Set problem: Check each line of the listing below for the string "frame", and copy the ones that have it.

------------------------

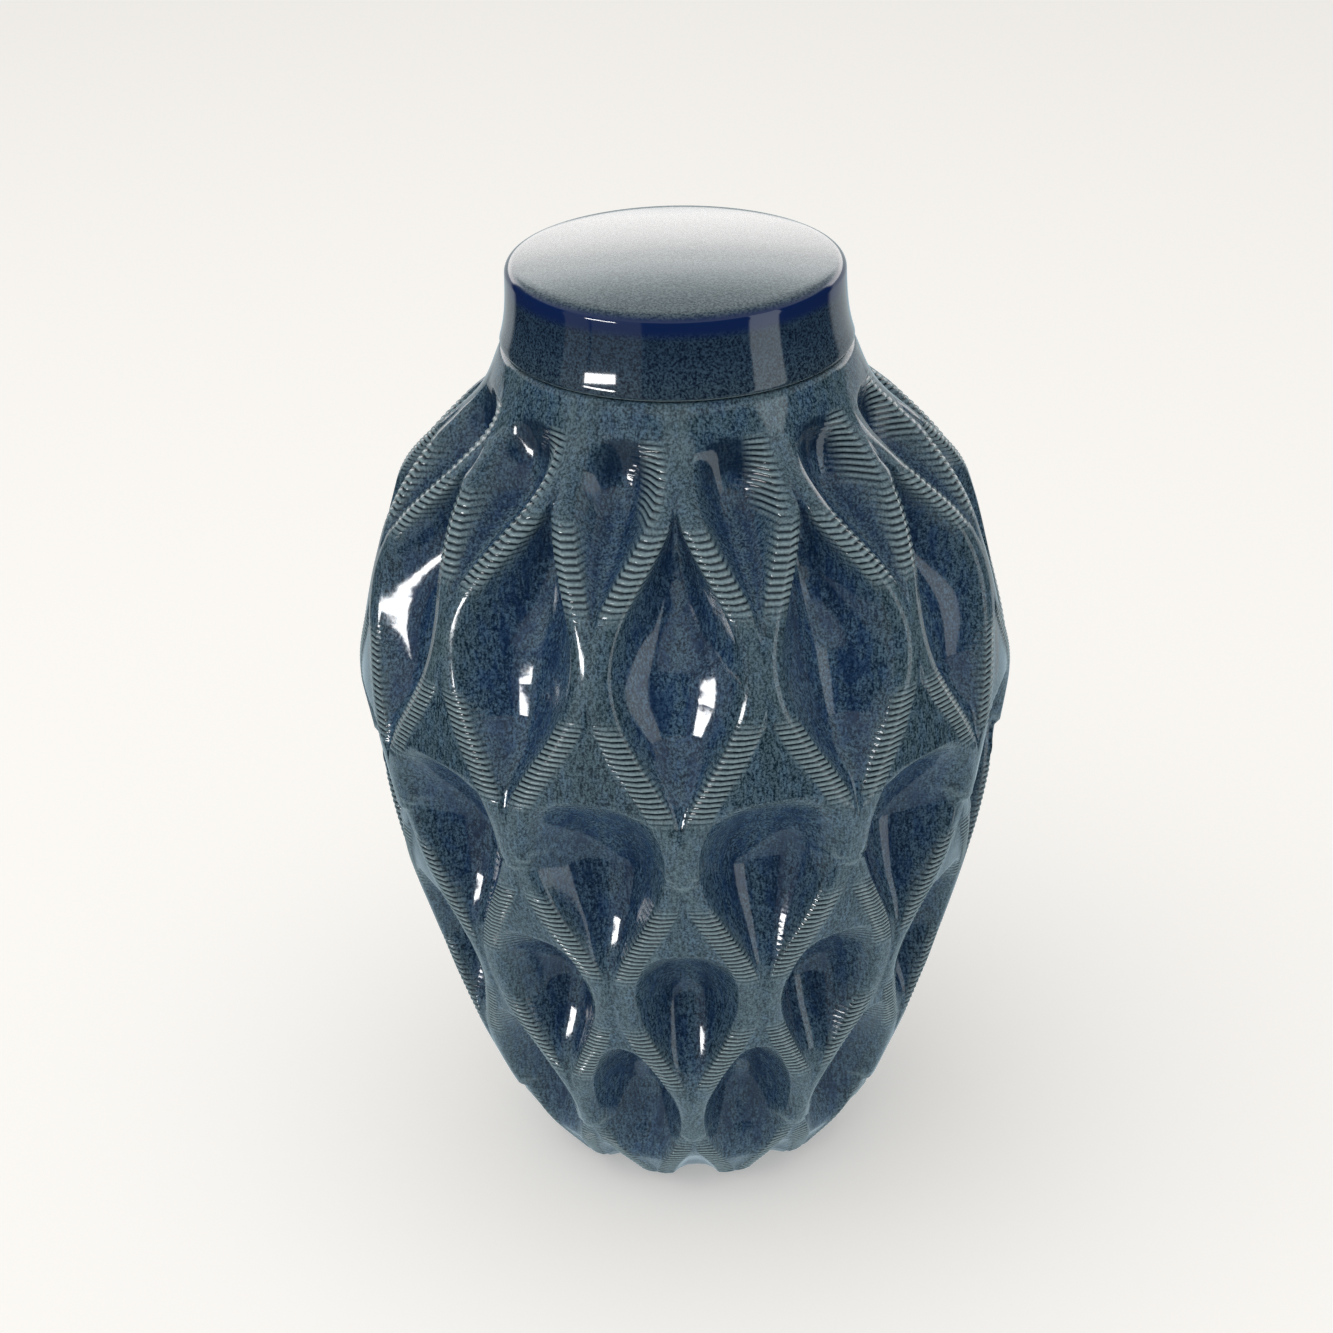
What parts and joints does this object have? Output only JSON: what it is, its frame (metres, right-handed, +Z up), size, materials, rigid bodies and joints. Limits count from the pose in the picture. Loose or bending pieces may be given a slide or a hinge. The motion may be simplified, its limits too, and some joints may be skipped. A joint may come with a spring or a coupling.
{
  "type": "funeral urn",
  "caption": "Glazed ceramic funeral urn with carved paired ridges and eye-shaped hollows, and a flat cap lid that lifts off.",
  "frame": {"origin": "middle of the underside, on the plane the urn stands on", "axes": "+Z up along the axis of turning, -Y towards the front, where a column of eye-shaped hollows faces the viewer"},
  "size_m": [0.19, 0.19, 0.283],
  "materials": {
    "body_glaze": "high-gloss blue-green and navy glaze, pooling dark in the hollows and breaking pale grey-green on the ridges",
    "lid_glaze": "high-gloss mottled navy glaze, pale grey on the top"
  },
  "bodies": {
    "root": {"urn_body": "body_glaze", "lid": "lid_glaze"}
  },
  "joints": []
}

------------------------

Solution to the problem:
What parts and joints does this object have? Output only JSON: what it is, its frame (metres, right-handed, +Z up), size, materials, rigid bodies and joints. Limits count from the pose in the picture. Loose or bending pieces may be given a slide or a hinge. The motion may be simplified, its limits too, and some joints may be skipped. A joint may come with a spring or a coupling.
  "frame": {"origin": "middle of the underside, on the plane the urn stands on", "axes": "+Z up along the axis of turning, -Y towards the front, where a column of eye-shaped hollows faces the viewer"},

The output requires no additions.